> _DATA_:
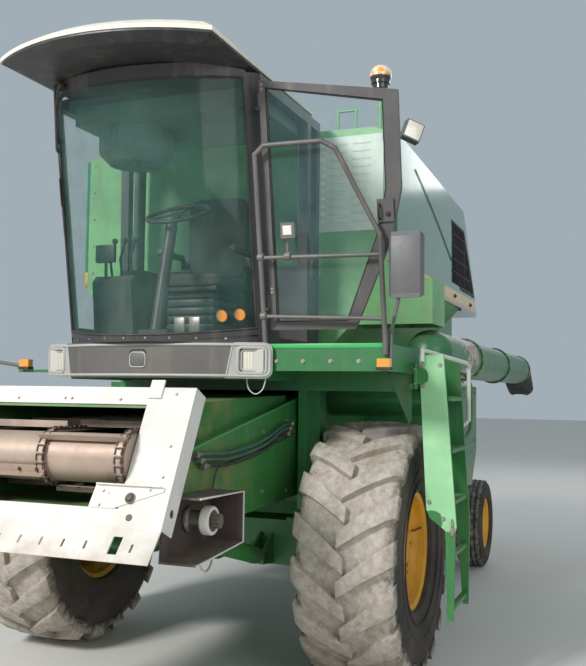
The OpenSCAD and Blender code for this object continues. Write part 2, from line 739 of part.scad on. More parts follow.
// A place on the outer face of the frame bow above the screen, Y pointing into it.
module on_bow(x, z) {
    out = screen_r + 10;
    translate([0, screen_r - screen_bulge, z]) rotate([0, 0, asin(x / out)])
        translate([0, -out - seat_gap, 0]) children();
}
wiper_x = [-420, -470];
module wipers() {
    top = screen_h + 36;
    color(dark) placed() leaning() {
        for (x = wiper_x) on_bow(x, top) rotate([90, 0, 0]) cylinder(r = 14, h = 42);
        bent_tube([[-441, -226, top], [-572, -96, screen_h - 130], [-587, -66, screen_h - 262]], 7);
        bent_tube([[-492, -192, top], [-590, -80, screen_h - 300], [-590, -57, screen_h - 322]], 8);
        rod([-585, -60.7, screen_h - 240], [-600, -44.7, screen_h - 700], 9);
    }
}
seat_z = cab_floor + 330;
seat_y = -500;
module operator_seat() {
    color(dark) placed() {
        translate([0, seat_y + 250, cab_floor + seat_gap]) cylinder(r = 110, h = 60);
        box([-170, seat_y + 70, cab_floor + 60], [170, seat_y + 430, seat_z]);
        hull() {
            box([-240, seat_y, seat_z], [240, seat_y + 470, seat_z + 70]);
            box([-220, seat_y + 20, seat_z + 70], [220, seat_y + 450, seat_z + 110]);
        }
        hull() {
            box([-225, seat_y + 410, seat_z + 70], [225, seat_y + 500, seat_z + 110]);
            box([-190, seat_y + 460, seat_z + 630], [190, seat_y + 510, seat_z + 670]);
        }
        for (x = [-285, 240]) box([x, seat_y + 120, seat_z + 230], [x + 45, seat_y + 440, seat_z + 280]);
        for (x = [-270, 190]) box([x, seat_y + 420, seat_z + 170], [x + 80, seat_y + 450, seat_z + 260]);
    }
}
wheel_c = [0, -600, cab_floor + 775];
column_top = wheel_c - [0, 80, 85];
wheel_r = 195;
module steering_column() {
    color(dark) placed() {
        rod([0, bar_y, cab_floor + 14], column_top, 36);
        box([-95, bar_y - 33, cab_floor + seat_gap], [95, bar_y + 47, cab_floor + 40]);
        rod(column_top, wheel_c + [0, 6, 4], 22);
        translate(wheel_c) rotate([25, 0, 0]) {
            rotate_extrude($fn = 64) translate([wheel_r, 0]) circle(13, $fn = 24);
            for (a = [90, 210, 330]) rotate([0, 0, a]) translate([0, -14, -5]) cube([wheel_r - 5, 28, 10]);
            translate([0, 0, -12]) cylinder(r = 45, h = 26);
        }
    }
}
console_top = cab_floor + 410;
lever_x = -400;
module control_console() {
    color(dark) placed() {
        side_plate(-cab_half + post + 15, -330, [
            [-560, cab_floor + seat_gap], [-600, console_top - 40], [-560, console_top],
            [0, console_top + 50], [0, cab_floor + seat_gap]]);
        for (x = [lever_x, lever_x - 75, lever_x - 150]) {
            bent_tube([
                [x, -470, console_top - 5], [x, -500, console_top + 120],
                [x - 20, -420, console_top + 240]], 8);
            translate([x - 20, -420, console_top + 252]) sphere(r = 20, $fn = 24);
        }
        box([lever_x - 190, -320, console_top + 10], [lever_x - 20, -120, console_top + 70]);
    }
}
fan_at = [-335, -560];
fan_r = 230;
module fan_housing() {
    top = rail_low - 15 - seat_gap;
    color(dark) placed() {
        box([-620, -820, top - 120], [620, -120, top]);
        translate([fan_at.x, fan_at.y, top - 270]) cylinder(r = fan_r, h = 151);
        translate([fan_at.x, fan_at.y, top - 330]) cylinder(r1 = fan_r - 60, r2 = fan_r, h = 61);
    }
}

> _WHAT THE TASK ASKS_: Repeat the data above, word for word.

> _THE ANSWER_:
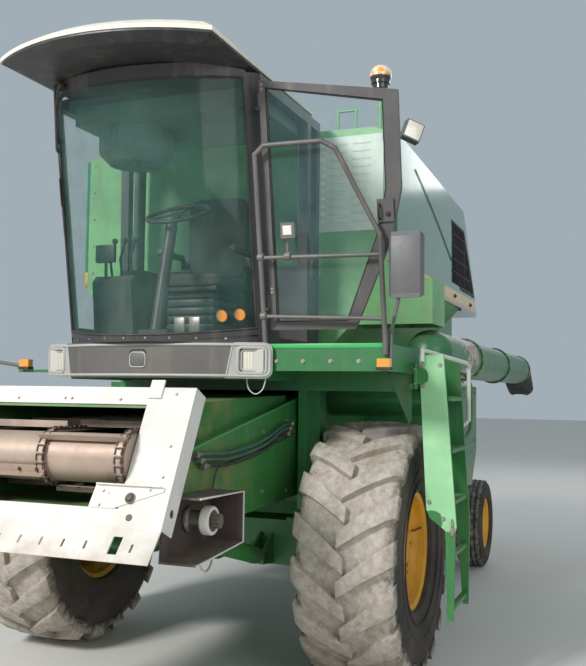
The OpenSCAD and Blender code for this object continues. Write part 2, from line 739 of part.scad on. More parts follow.
// A place on the outer face of the frame bow above the screen, Y pointing into it.
module on_bow(x, z) {
    out = screen_r + 10;
    translate([0, screen_r - screen_bulge, z]) rotate([0, 0, asin(x / out)])
        translate([0, -out - seat_gap, 0]) children();
}
wiper_x = [-420, -470];
module wipers() {
    top = screen_h + 36;
    color(dark) placed() leaning() {
        for (x = wiper_x) on_bow(x, top) rotate([90, 0, 0]) cylinder(r = 14, h = 42);
        bent_tube([[-441, -226, top], [-572, -96, screen_h - 130], [-587, -66, screen_h - 262]], 7);
        bent_tube([[-492, -192, top], [-590, -80, screen_h - 300], [-590, -57, screen_h - 322]], 8);
        rod([-585, -60.7, screen_h - 240], [-600, -44.7, screen_h - 700], 9);
    }
}
seat_z = cab_floor + 330;
seat_y = -500;
module operator_seat() {
    color(dark) placed() {
        translate([0, seat_y + 250, cab_floor + seat_gap]) cylinder(r = 110, h = 60);
        box([-170, seat_y + 70, cab_floor + 60], [170, seat_y + 430, seat_z]);
        hull() {
            box([-240, seat_y, seat_z], [240, seat_y + 470, seat_z + 70]);
            box([-220, seat_y + 20, seat_z + 70], [220, seat_y + 450, seat_z + 110]);
        }
        hull() {
            box([-225, seat_y + 410, seat_z + 70], [225, seat_y + 500, seat_z + 110]);
            box([-190, seat_y + 460, seat_z + 630], [190, seat_y + 510, seat_z + 670]);
        }
        for (x = [-285, 240]) box([x, seat_y + 120, seat_z + 230], [x + 45, seat_y + 440, seat_z + 280]);
        for (x = [-270, 190]) box([x, seat_y + 420, seat_z + 170], [x + 80, seat_y + 450, seat_z + 260]);
    }
}
wheel_c = [0, -600, cab_floor + 775];
column_top = wheel_c - [0, 80, 85];
wheel_r = 195;
module steering_column() {
    color(dark) placed() {
        rod([0, bar_y, cab_floor + 14], column_top, 36);
        box([-95, bar_y - 33, cab_floor + seat_gap], [95, bar_y + 47, cab_floor + 40]);
        rod(column_top, wheel_c + [0, 6, 4], 22);
        translate(wheel_c) rotate([25, 0, 0]) {
            rotate_extrude($fn = 64) translate([wheel_r, 0]) circle(13, $fn = 24);
            for (a = [90, 210, 330]) rotate([0, 0, a]) translate([0, -14, -5]) cube([wheel_r - 5, 28, 10]);
            translate([0, 0, -12]) cylinder(r = 45, h = 26);
        }
    }
}
console_top = cab_floor + 410;
lever_x = -400;
module control_console() {
    color(dark) placed() {
        side_plate(-cab_half + post + 15, -330, [
            [-560, cab_floor + seat_gap], [-600, console_top - 40], [-560, console_top],
            [0, console_top + 50], [0, cab_floor + seat_gap]]);
        for (x = [lever_x, lever_x - 75, lever_x - 150]) {
            bent_tube([
                [x, -470, console_top - 5], [x, -500, console_top + 120],
                [x - 20, -420, console_top + 240]], 8);
            translate([x - 20, -420, console_top + 252]) sphere(r = 20, $fn = 24);
        }
        box([lever_x - 190, -320, console_top + 10], [lever_x - 20, -120, console_top + 70]);
    }
}
fan_at = [-335, -560];
fan_r = 230;
module fan_housing() {
    top = rail_low - 15 - seat_gap;
    color(dark) placed() {
        box([-620, -820, top - 120], [620, -120, top]);
        translate([fan_at.x, fan_at.y, top - 270]) cylinder(r = fan_r, h = 151);
        translate([fan_at.x, fan_at.y, top - 330]) cylinder(r1 = fan_r - 60, r2 = fan_r, h = 61);
    }
}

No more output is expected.